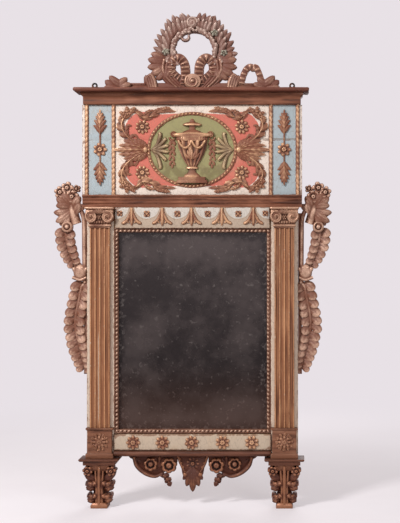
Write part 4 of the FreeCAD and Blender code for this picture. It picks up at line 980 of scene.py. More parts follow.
    def mirrored(self, other: "Carver") -> None:
        """Adds a mirror image of a carving, which may be this one itself.

        Args:
            other: the carving to repeat.
        """
        first = len(self.points)
        self.points += [(-x, z, height) for x, z, height in other.points]
        self.faces += [tuple(first + k for k in reversed(face)) for face in other.faces]

    def make(self, name: str, finish: Finish, *nodes: str) -> None:
        """Makes the mesh and hands it to the frame.

        Args:
            name: the object's name.
            finish: its finish.
            nodes: the CAD nodes that it stands for.
        """
        mesh = bpy.data.meshes.new(name)
        points = [((self.x + x) * MM, (self.ground - h) * MM, z * MM) for x, z, h in self.points]
        mesh.from_pydata(points, [], self.faces)
        tidy = bmesh.new()
        tidy.from_mesh(mesh)
        bmesh.ops.recalc_face_normals(tidy, faces=tidy.faces)
        tidy.to_mesh(mesh)
        tidy.free()
        dress(mesh, name, finish, Slot.GILT, *nodes)

    def make_pair(self, name: str, finish: Finish, nodes: str) -> None:
        """Makes the carving for the left side and its mirror image for the right.

        Args:
            name: the objects' name, to which their side is added.
            finish: their finish.
            nodes: the name of the CAD nodes that they stand for, without the side.
        """
        other = Carver(self.ground)
        other.mirrored(self)
        for carver, (_, hand) in zip((self, other), HANDS):
            carver.make(f"{name}_{hand}_carved", finish, f"{nodes}_{hand}")

    def make_twins(self, name: str, finish: Finish, away: float) -> None:
        """Makes the carving twice, once at each side.

        Args:
            name: the name of the CAD nodes that they stand for, without the side.
            finish: their finish.
            away: how far they stand from the mirror's middle.
        """
        for side, hand in HANDS:
            self.x = side * away
            self.make(f"{name}_{hand}_carved", finish, f"{name}_{hand}")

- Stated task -
Make an exact copy of the listing, including every line.

- Full answer -
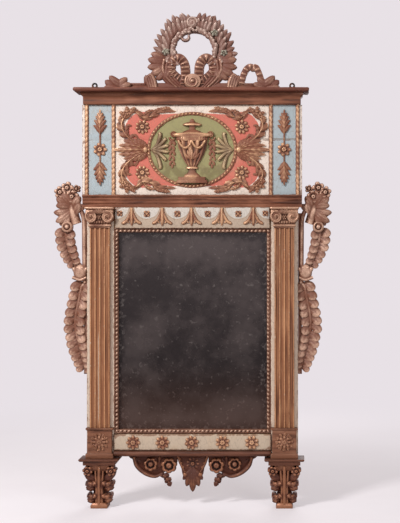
Write part 4 of the FreeCAD and Blender code for this picture. It picks up at line 980 of scene.py. More parts follow.
    def mirrored(self, other: "Carver") -> None:
        """Adds a mirror image of a carving, which may be this one itself.

        Args:
            other: the carving to repeat.
        """
        first = len(self.points)
        self.points += [(-x, z, height) for x, z, height in other.points]
        self.faces += [tuple(first + k for k in reversed(face)) for face in other.faces]

    def make(self, name: str, finish: Finish, *nodes: str) -> None:
        """Makes the mesh and hands it to the frame.

        Args:
            name: the object's name.
            finish: its finish.
            nodes: the CAD nodes that it stands for.
        """
        mesh = bpy.data.meshes.new(name)
        points = [((self.x + x) * MM, (self.ground - h) * MM, z * MM) for x, z, h in self.points]
        mesh.from_pydata(points, [], self.faces)
        tidy = bmesh.new()
        tidy.from_mesh(mesh)
        bmesh.ops.recalc_face_normals(tidy, faces=tidy.faces)
        tidy.to_mesh(mesh)
        tidy.free()
        dress(mesh, name, finish, Slot.GILT, *nodes)

    def make_pair(self, name: str, finish: Finish, nodes: str) -> None:
        """Makes the carving for the left side and its mirror image for the right.

        Args:
            name: the objects' name, to which their side is added.
            finish: their finish.
            nodes: the name of the CAD nodes that they stand for, without the side.
        """
        other = Carver(self.ground)
        other.mirrored(self)
        for carver, (_, hand) in zip((self, other), HANDS):
            carver.make(f"{name}_{hand}_carved", finish, f"{nodes}_{hand}")

    def make_twins(self, name: str, finish: Finish, away: float) -> None:
        """Makes the carving twice, once at each side.

        Args:
            name: the name of the CAD nodes that they stand for, without the side.
            finish: their finish.
            away: how far they stand from the mirror's middle.
        """
        for side, hand in HANDS:
            self.x = side * away
            self.make(f"{name}_{hand}_carved", finish, f"{name}_{hand}")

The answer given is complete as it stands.